Muchas gracias Rafael por compartir eso con nosotros
Cuántas veces nos empeñamos en «meter el dedo en la llaga?
Sin embargo, el ser humano que ha sido «lacerado», no necesita la incredulidad de los excepticos, siempre sacando conclusiones y prejuzgando, demostrando su falta de confianza en el Dios de la Vida y el Amor.
Si, a muchos les complace ver la debilidad ajena, «urgar» en ella. Bien sabemos lo estéril de esta actitud, que produce afirmar las propias convicciones ajenas.
Es cierto que, en un mundo bajo «sospecha» permanente, de clara transgresión y fraude, nos puede resultar difícil creer y confiar en lo que otros dicen ser y hacen.
«Dime lo que haces y te diré si crees».
Tomás no era la excepción, su Amigo sabía de la fragilidad de la razón, tantas veces en exceso crítica, susceptible a la duda, el recelo y la desconfianza.
Con frecuencia el sufriento que provoca el mal, rompe nuestras expectativas y aumenta nuestras sospechas, todo nos parece que debe ser verificado y aclarado, nos cuesta ofrecer el beneficio de la duda.

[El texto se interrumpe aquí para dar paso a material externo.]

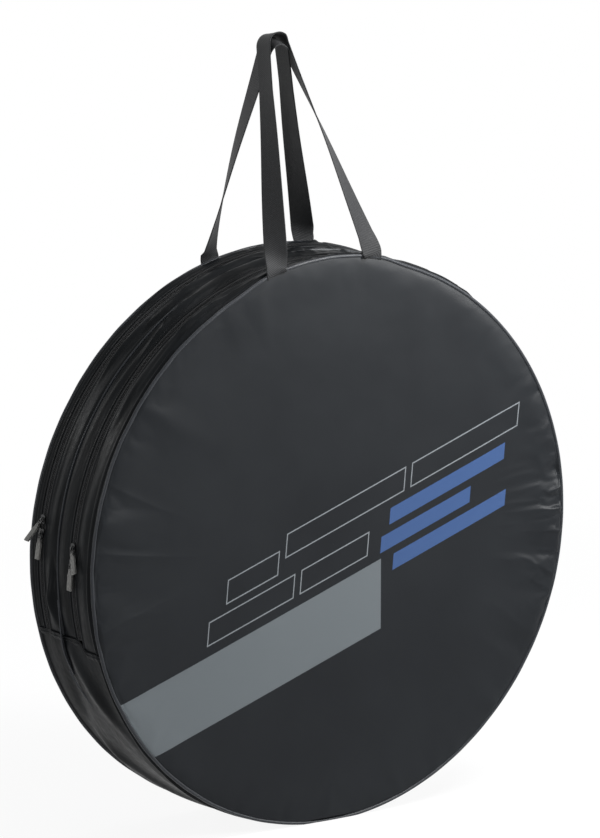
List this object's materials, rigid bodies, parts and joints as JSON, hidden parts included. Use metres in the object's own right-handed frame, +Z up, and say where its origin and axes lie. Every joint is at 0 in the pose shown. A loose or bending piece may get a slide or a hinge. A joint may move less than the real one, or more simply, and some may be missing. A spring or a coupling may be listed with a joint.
{
  "type": "bike wheel bag",
  "caption": "Round padded drum-shaped bag with two zipped wheel compartments, a padded divider and webbing carry handles.",
  "frame": {"origin": "on the floor under the drum's centre, on the flat that the rim stands on", "axes": "+Z up, -Y out of the front panel, X across the panel"},
  "size_m": [0.7722, 0.1488, 1.0373],
  "materials": {
    "panel_cloth": "coated polyester, soft sheen",
    "gusset_cloth": "nylon satin, glossy folds",
    "foam": "closed cell foam sheet",
    "lining": "plain woven lining",
    "hub_patch": "coated wear patch",
    "piping": "bound piping, satin",
    "zip_coil": "nylon coil",
    "zip_tape": "woven polyester tape",
    "slider_metal": "black painted zinc",
    "pull_tab": "grey ribbed ribbon",
    "webbing": "twill webbing"
  },
  "bodies": {
    "bag": {"lower_gusset": "gusset_cloth", "mid_gusset_front": "gusset_cloth", "mid_gusset_rear": "gusset_cloth", "centre_welt": "piping", "divider_foam": "foam", "divider_cover_front": "lining", "divider_cover_rear": "lining", "divider_hub_patch_front": "hub_patch", "divider_hub_patch_rear": "hub_patch", "front_panel_lower": "panel_cloth", "front_foam_lower": "foam", "front_lining_lower": "lining", "front_piping_lower": "piping", "front_inner_tape": "zip_tape", "front_inner_teeth": "zip_coil", "rear_panel_lower": "panel_cloth", "rear_foam_lower": "foam", "rear_lining_lower": "lining", "rear_piping_lower": "piping", "rear_inner_tape": "zip_tape", "rear_inner_teeth": "zip_coil"},
    "front_cover": {"front_panel_upper": "panel_cloth", "front_foam_upper": "foam", "front_lining_upper": "lining", "front_piping_upper": "piping", "front_cover_gusset": "gusset_cloth", "front_outer_tape": "zip_tape", "front_outer_teeth": "zip_coil", "front_hub_patch": "hub_patch"},
    "front_handle": {"front_handle_strap": "webbing"},
    "rear_cover": {"rear_panel_upper": "panel_cloth", "rear_foam_upper": "foam", "rear_lining_upper": "lining", "rear_piping_upper": "piping", "rear_cover_gusset": "gusset_cloth", "rear_outer_tape": "zip_tape", "rear_outer_teeth": "zip_coil", "rear_hub_patch": "hub_patch"},
    "rear_handle": {"rear_handle_strap": "webbing"},
    "front_upper_slider": {"front_upper_slider": "slider_metal"},
    "front_upper_pull": {"front_upper_puller": "slider_metal", "front_upper_tab": "pull_tab"},
    "front_lower_slider": {"front_lower_slider": "slider_metal"},
    "front_lower_pull": {"front_lower_puller": "slider_metal", "front_lower_tab": "pull_tab"},
    "rear_upper_slider": {"rear_upper_slider": "slider_metal"},
    "rear_upper_pull": {"rear_upper_puller": "slider_metal", "rear_upper_tab": "pull_tab"},
    "rear_lower_slider": {"rear_lower_slider": "slider_metal"},
    "rear_lower_pull": {"rear_lower_puller": "slider_metal", "rear_lower_tab": "pull_tab"}
  },
  "joints": [
    {"name": "front_cover_fold", "type": "hinge", "parent": "bag", "child": "front_cover", "pos_m": [0, -0.073, 0.28544], "axis": [1, 0, 0], "range_deg": [0, 110]},
    {"name": "front_handle_swing", "type": "hinge", "parent": "front_cover", "child": "front_handle", "pos_m": [-0.01728, -0.0736, 0.73853], "axis": [0.9989, 0, 0.0471], "range_deg": [0, 172]},
    {"name": "rear_cover_fold", "type": "hinge", "parent": "bag", "child": "rear_cover", "pos_m": [0, 0.073, 0.28544], "axis": [-1, 0, 0], "range_deg": [0, 110]},
    {"name": "rear_handle_swing", "type": "hinge", "parent": "rear_cover", "child": "rear_handle", "pos_m": [-0.01728, 0.0736, 0.73853], "axis": [-0.9989, 0, -0.0471], "range_deg": [0, 172]},
    {"name": "front_upper_run", "type": "hinge", "parent": "bag", "child": "front_upper_slider", "pos_m": [0, -0.028, 0.372], "axis": [0, 1, 0], "range_deg": [0, 186.6]},
    {"name": "front_upper_flip", "type": "hinge", "parent": "front_upper_slider", "child": "front_upper_pull", "pos_m": [-0.37523, -0.028, 0.40945], "axis": [-0.042, 0.9063, -0.4205], "range_deg": [0, 155]},
    {"name": "front_lower_run", "type": "hinge", "parent": "bag", "child": "front_lower_slider", "pos_m": [0, -0.028, 0.372], "axis": [0, 1, 0], "range_deg": [-14.8, 0]},
    {"name": "front_lower_flip", "type": "hinge", "parent": "front_lower_slider", "child": "front_lower_pull", "pos_m": [-0.37674, -0.028, 0.38845], "axis": [0, 1, 0], "range_deg": [0, 100]},
    {"name": "rear_upper_run", "type": "hinge", "parent": "bag", "child": "rear_upper_slider", "pos_m": [0, 0.046, 0.372], "axis": [0, 1, 0], "range_deg": [0, 183.1]},
    {"name": "rear_upper_flip", "type": "hinge", "parent": "rear_upper_slider", "child": "rear_upper_pull", "pos_m": [-0.37225, 0.046, 0.43229], "axis": [0, 1, 0], "range_deg": [-20, 130]},
    {"name": "rear_lower_run", "type": "hinge", "parent": "bag", "child": "rear_lower_slider", "pos_m": [0, 0.046, 0.372], "axis": [0, 1, 0], "range_deg": [-18.8, 0]},
    {"name": "rear_lower_flip", "type": "hinge", "parent": "rear_lower_slider", "child": "rear_lower_pull", "pos_m": [-0.37468, 0.046, 0.41469], "axis": [0, 1, 0], "range_deg": [0, 50]}
  ]
}
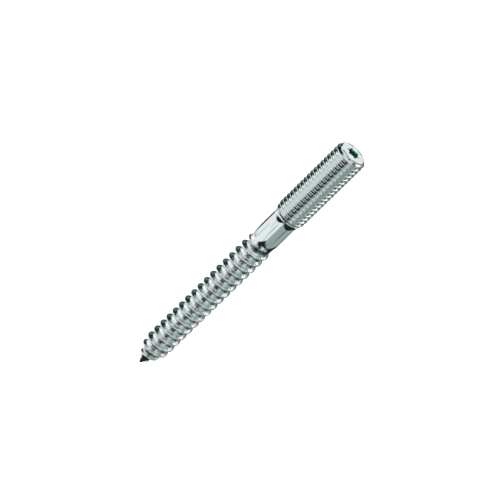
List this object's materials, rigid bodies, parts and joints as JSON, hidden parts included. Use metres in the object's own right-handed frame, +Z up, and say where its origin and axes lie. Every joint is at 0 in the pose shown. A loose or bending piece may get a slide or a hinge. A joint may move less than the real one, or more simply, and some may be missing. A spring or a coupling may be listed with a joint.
{
  "type": "hanger bolt",
  "caption": "Steel hanger bolt: a wood screw thread on one end, a hexagon in the middle, and a metric machine thread with a six-lobed socket on the other.",
  "frame": {"origin": "centre of the bounding box in plan, at the level of the surface the bolt lies on; the bolt's axis is 5 mm above it", "axes": "+X along the bolt's axis from the wood point to the machine end, +Z up with one corner of the hexagon pointing up, +Y across two flats"},
  "size_m": [0.1, 0.01, 0.01],
  "materials": {
    "zinc_plated_steel": "bright blue-white zinc plating over cold-formed steel, thread crests slightly brighter"
  },
  "bodies": {
    "root": {"hanger_bolt": "zinc_plated_steel"}
  },
  "joints": []
}
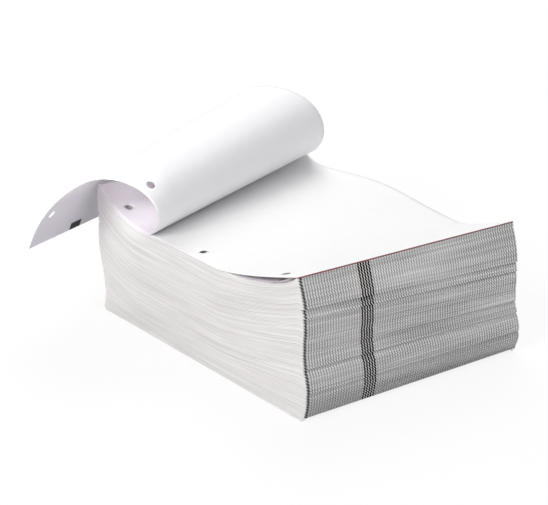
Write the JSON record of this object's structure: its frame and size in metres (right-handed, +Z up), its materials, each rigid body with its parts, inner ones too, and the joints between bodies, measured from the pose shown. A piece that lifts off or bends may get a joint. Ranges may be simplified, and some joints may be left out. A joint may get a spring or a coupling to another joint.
{
  "type": "fanfold thermal paper pack",
  "caption": "Pack of fanfold thermal chart paper with binder holes, folded page on page, its top page peeled back in a loose roll.",
  "frame": {"origin": "centre of the pack's flat underside", "axes": "+X from the left folds, where the peeled page hangs over, to the right folds; +Y from the near cut edge with the binder holes to the far cut edge; +Z up"},
  "size_m": [0.3772, 0.2876, 0.1649],
  "materials": {
    "thermal_paper": "matte, plain white on its back and very pale pink with a printed grid on its coated face"
  },
  "bodies": {
    "root": {"folded_web": "thermal_paper"}
  },
  "joints": []
}
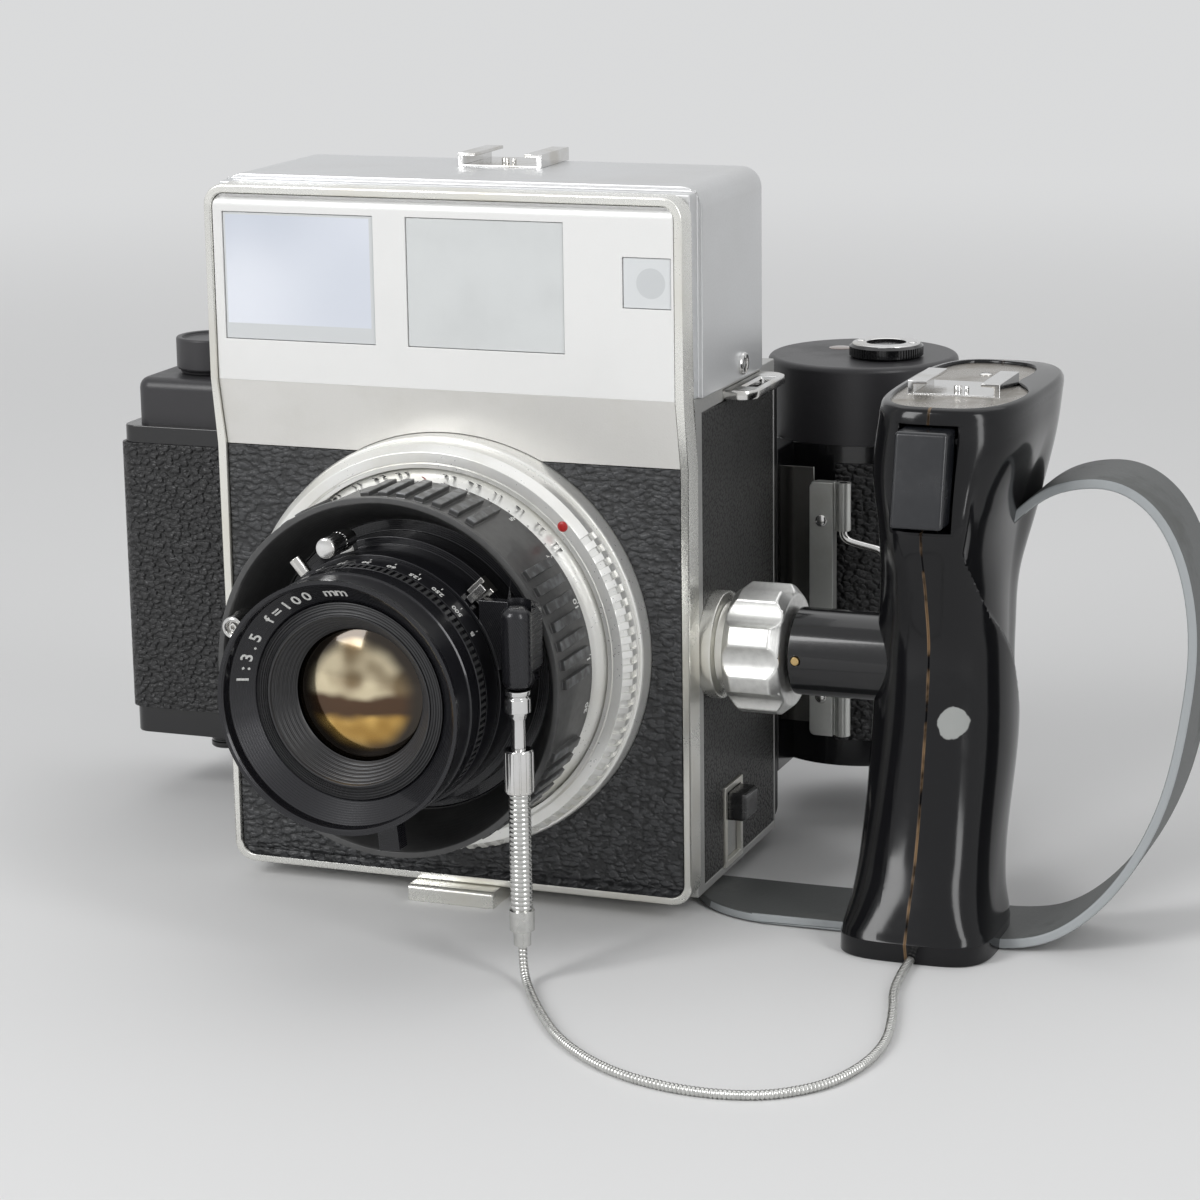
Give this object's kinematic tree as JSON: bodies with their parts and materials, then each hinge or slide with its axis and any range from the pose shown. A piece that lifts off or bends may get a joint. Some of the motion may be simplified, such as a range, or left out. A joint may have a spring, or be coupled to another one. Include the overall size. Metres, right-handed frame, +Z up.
{
  "type": "press camera",
  "caption": "Large rangefinder press camera with a leaf-shutter lens, roll-film holder, side grip with wrist strap and a cable release.",
  "frame": {"origin": "centre of the small tripod socket's mouth, on the plane the camera stands on", "axes": "+Z up, the lens looks along -Y, +X towards the grip (the right of a person who faces the lens)"},
  "size_m": [0.2895, 0.2339, 0.1744],
  "materials": {
    "cast_body": "satin casting",
    "bright_trim": "bright satin",
    "white_paint": "silver-white satin paint",
    "name_plate": "grained satin",
    "leather": "pebbled black leatherette",
    "side_cover": "fine-grained black leatherette",
    "housing": "satin silver",
    "window": "frosted",
    "clear_glass": "polished",
    "coated_glass": "amber coated",
    "black_plastic": "matte",
    "gloss_black": "glossy moulded",
    "black_metal": "black anodised",
    "black_casting": "satin black paint",
    "lens_silver": "pearl satin",
    "chrome": "polished",
    "slide_metal": "satin",
    "steel_blades": "blued",
    "brass": "turned",
    "grey_rubber": "matte grey",
    "coil_steel": "wound wire",
    "spool_plastic": "matte"
  },
  "bodies": {
    "camera": {"body_shell": "cast_body", "front_trim": "bright_trim", "front_cover": "white_paint", "name_band": "name_plate", "front_leather": "leather", "side_leather": "side_cover", "finder_housing": "housing", "frame_window": "window", "finder_window": "window", "range_window": "window", "finder_prism": "clear_glass", "eyepiece": "black_plastic", "body_shoe": "chrome", "strap_lugs": "chrome", "base_foot": "bright_trim", "mount_flange": "lens_silver", "grip_socket": "bright_trim", "lock_bezel": "bright_trim", "back_standard": "black_casting", "depth_scale_ring": "lens_silver", "holder_shell": "black_casting", "holder_leather": "leather", "supply_cap": "black_plastic", "takeup_cap": "black_plastic", "grip_left": "gloss_black", "grip_right": "gloss_black", "grip_arm": "black_metal", "grip_plate": "chrome", "grip_pins": "brass", "wrist_strap": "grey_rubber"},
    "lock_button": {"lock_button": "black_plastic"},
    "lock_ring": {"lock_ring": "lens_silver"},
    "focus_ring": {"focus_ring": "black_metal"},
    "lens_barrel": {"lens_barrel": "black_metal", "shutter_blades": "steel_blades", "front_cell": "black_metal", "front_glass": "coated_glass", "rear_glass": "coated_glass", "sync_socket": "chrome", "release_fitting": "chrome", "cable_sleeve": "coil_steel", "release_cable": "coil_steel"},
    "speed_ring": {"speed_ring": "black_metal"},
    "aperture_ring": {"aperture_ring": "black_metal"},
    "cocking_lever": {"cocking_lever": "chrome"},
    "release_lever": {"release_lever": "chrome"},
    "flash_selector": {"flash_selector": "chrome"},
    "grip_knob": {"grip_knob": "bright_trim"},
    "trigger": {"trigger": "gloss_black"},
    "supply": {"supply_knob": "black_plastic", "supply_spool": "spool_plastic"},
    "spool_pin": {"spool_pin": "black_metal"},
    "takeup": {"wind_knob": "black_plastic", "takeup_spool": "spool_plastic"},
    "film_roller_left": {"film_roller_left": "slide_metal"},
    "film_roller_right": {"film_roller_right": "slide_metal"},
    "dark_slide": {"dark_slide": "slide_metal"},
    "slide_bail": {"slide_bail": "chrome"},
    "back_door": {"back_door": "black_casting", "pressure_plate": "black_metal"}
  },
  "joints": [
    {"name": "lock_button_slide", "type": "slide", "parent": "camera", "child": "lock_button", "axis": [0, 0, -1], "range_m": [0, 0.0095]},
    {"name": "lock_ring_turn", "type": "hinge", "parent": "camera", "child": "lock_ring", "pos_m": [0, -0.03, 0.064], "axis": [0, -1, 0], "range_deg": [0, 35]},
    {"name": "focus_travel", "type": "slide", "parent": "camera", "child": "lens_barrel", "axis": [0, -1, 0], "range_m": [0, 0.011]},
    {"name": "focus_turn", "type": "hinge", "parent": "camera", "child": "focus_ring", "pos_m": [0, -0.05, 0.064], "axis": [0, 1, 0], "range_deg": [0, 200]},
    {"name": "speed_turn", "type": "hinge", "parent": "lens_barrel", "child": "speed_ring", "pos_m": [0, -0.07, 0.064], "axis": [0, 1, 0], "range_deg": [-40, 60]},
    {"name": "aperture_turn", "type": "hinge", "parent": "lens_barrel", "child": "aperture_ring", "pos_m": [0, -0.074, 0.064], "axis": [0, 1, 0], "range_deg": [0, 90]},
    {"name": "cocking_turn", "type": "hinge", "parent": "lens_barrel", "child": "cocking_lever", "pos_m": [0, -0.062, 0.064], "axis": [0, 1, 0], "range_deg": [0, 35], "stiffness_Nm_per_rad": 0.02, "springref_deg": -17.19},
    {"name": "release_turn", "type": "hinge", "parent": "lens_barrel", "child": "release_lever", "pos_m": [0, -0.062, 0.064], "axis": [0, -1, 0], "range_deg": [0, 12], "stiffness_Nm_per_rad": 0.02, "springref_deg": -17.19},
    {"name": "selector_turn", "type": "hinge", "parent": "lens_barrel", "child": "flash_selector", "pos_m": [0, -0.062, 0.064], "axis": [0, 1, 0], "range_deg": [0, 10]},
    {"name": "grip_knob_turn", "type": "hinge", "parent": "camera", "child": "grip_knob", "pos_m": [0.071, -0.004, 0.0627], "axis": [1, 0, 0], "continuous": true},
    {"name": "trigger_pull", "type": "hinge", "parent": "camera", "child": "trigger", "pos_m": [0.114, -0.0185, 0.117], "axis": [1, 0, 0], "range_deg": [0, 8], "stiffness_Nm_per_rad": 0.2, "springref_deg": -5.73},
    {"name": "supply_turn", "type": "hinge", "parent": "camera", "child": "supply", "pos_m": [-0.0985, 0.051, 0.064], "axis": [0, 0, 1], "continuous": true},
    {"name": "spool_pin_pull", "type": "slide", "parent": "camera", "child": "spool_pin", "axis": [0, 0, -1], "range_m": [0, 0.005], "stiffness_N_per_m": 200, "springref_m": -0.004},
    {"name": "takeup_turn", "type": "hinge", "parent": "camera", "child": "takeup", "pos_m": [0.076, 0.079, 0.064], "axis": [0, 0, 1], "continuous": true},
    {"name": "roller_left_turn", "type": "hinge", "parent": "camera", "child": "film_roller_left", "pos_m": [-0.05, 0.0571, 0.058], "axis": [0, 0, 1], "continuous": true},
    {"name": "roller_right_turn", "type": "hinge", "parent": "camera", "child": "film_roller_right", "pos_m": [0.05, 0.0571, 0.058], "axis": [0, 0, 1], "continuous": true},
    {"name": "dark_slide_pull", "type": "slide", "parent": "camera", "child": "dark_slide", "axis": [1, 0, 0], "range_m": [0, 0.092]},
    {"name": "bail_swing", "type": "hinge", "parent": "dark_slide", "child": "slide_bail", "pos_m": [0.0735, 0.0502, 0.06], "axis": [0, 0, 1], "range_deg": [-90, 30]},
    {"name": "door_swing", "type": "hinge", "parent": "camera", "child": "back_door", "pos_m": [-0.1148, 0.0653, 0.058], "axis": [0, 0, 1], "range_deg": [0, 100]}
  ],
  "couplings": [
    {"joint": "focus_turn", "follows": "focus_travel", "rad_per_m": 317.33}
  ]
}
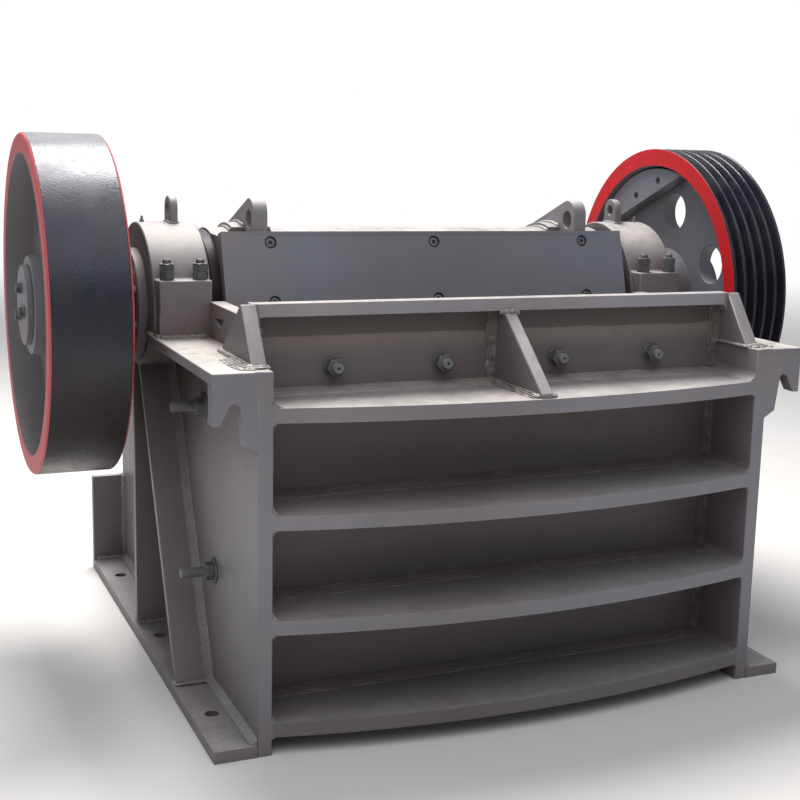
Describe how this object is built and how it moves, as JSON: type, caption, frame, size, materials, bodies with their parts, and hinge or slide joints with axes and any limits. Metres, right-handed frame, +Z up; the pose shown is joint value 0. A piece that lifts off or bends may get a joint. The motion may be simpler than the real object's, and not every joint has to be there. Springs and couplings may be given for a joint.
{
  "type": "single-toggle jaw crusher with a wide fine-crushing mouth",
  "caption": "Jaw crusher: welded ribbed steel box with a toothed fixed jaw, swinging jaw on a wheel-driven shaft, flywheel and V-belt pulley.",
  "frame": {"origin": "centre of the foundation bolt pattern, on the underside of the feet", "axes": "+X from the flywheel to the grooved pulley along the shaft, +Y from the ribbed front to the rear, +Z up"},
  "size_m": [2.179, 1.649, 1.435],
  "materials": {
    "frame_paint": "satin grey machine paint",
    "wheel_paint": "gloss black paint with red rim edges",
    "wear_steel": "cast manganese steel, dull",
    "bolt_steel": "painted over and lightly worn",
    "shaft_steel": "turned and greased",
    "seal_ring": "dark, greasy",
    "dark_steel": "dark primer"
  },
  "bodies": {
    "frame": {"side_plate_left": "frame_paint", "side_plate_right": "frame_paint", "foot_plate_left": "frame_paint", "foot_plate_right": "frame_paint", "deck_flanges": "frame_paint", "lifting_hooks": "frame_paint", "side_ribs_left": "frame_paint", "side_ribs_right": "frame_paint", "front_wall": "frame_paint", "front_rib_1": "frame_paint", "front_rib_2": "frame_paint", "front_rib_3": "frame_paint", "front_rib_4": "frame_paint", "front_top_rib": "frame_paint", "front_centre_rib": "frame_paint", "rear_wall": "frame_paint", "rear_ribs": "frame_paint", "toggle_shelf": "frame_paint", "adjusting_block": "dark_steel", "shim_pack": "dark_steel", "toggle_plate": "dark_steel", "fixed_jaw_plate": "wear_steel", "cheek_plate_left": "frame_paint", "cheek_plate_right": "frame_paint", "jaw_bolts": "bolt_steel", "cheek_bolts": "bolt_steel", "bearing_block_left": "frame_paint", "bearing_block_right": "frame_paint", "bearing_cap_left": "frame_paint", "bearing_cap_right": "frame_paint", "cap_studs": "bolt_steel", "bearing_covers": "frame_paint", "cap_eyes": "frame_paint"},
    "rotor": {"eccentric_shaft": "shaft_steel", "flywheel": "wheel_paint", "flywheel_disc": "frame_paint", "flywheel_counterweight": "frame_paint", "drive_pulley": "wheel_paint", "pulley_disc": "frame_paint", "pulley_counterweight": "frame_paint"},
    "pitman": {"pitman": "frame_paint", "pitman_cover": "frame_paint", "cover_screws": "bolt_steel", "pitman_lugs": "frame_paint", "swing_jaw_plate": "wear_steel", "pitman_seals": "seal_ring", "tension_rod": "dark_steel", "tension_spring": "dark_steel"}
  },
  "joints": [
    {"name": "shaft_spin", "type": "hinge", "parent": "frame", "child": "rotor", "pos_m": [0, 0.032, 0.984], "axis": [1, 0, 0], "continuous": true},
    {"name": "jaw_swing", "type": "hinge", "parent": "frame", "child": "pitman", "pos_m": [0, 0.032, 0.984], "axis": [1, 0, 0], "range_deg": [-0.6, 0.6]}
  ]
}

¡Dichosos los que sin ver crean!
Es la mirada que no se queda en la apariencia de las personas y los acontecimientos, sino que penetra en el íntimo «misterio» de la Vida, aliento del Espíritu donde Dios habita.
¡Señor mío y Dios mío!
Debemos tomar en serio esta afirmación, su respuesta no ha de ser ambigua, ni tener doble sentido. Jesús es en verdad el Señor de la Vida, en él está real y presente, el don de su Amor.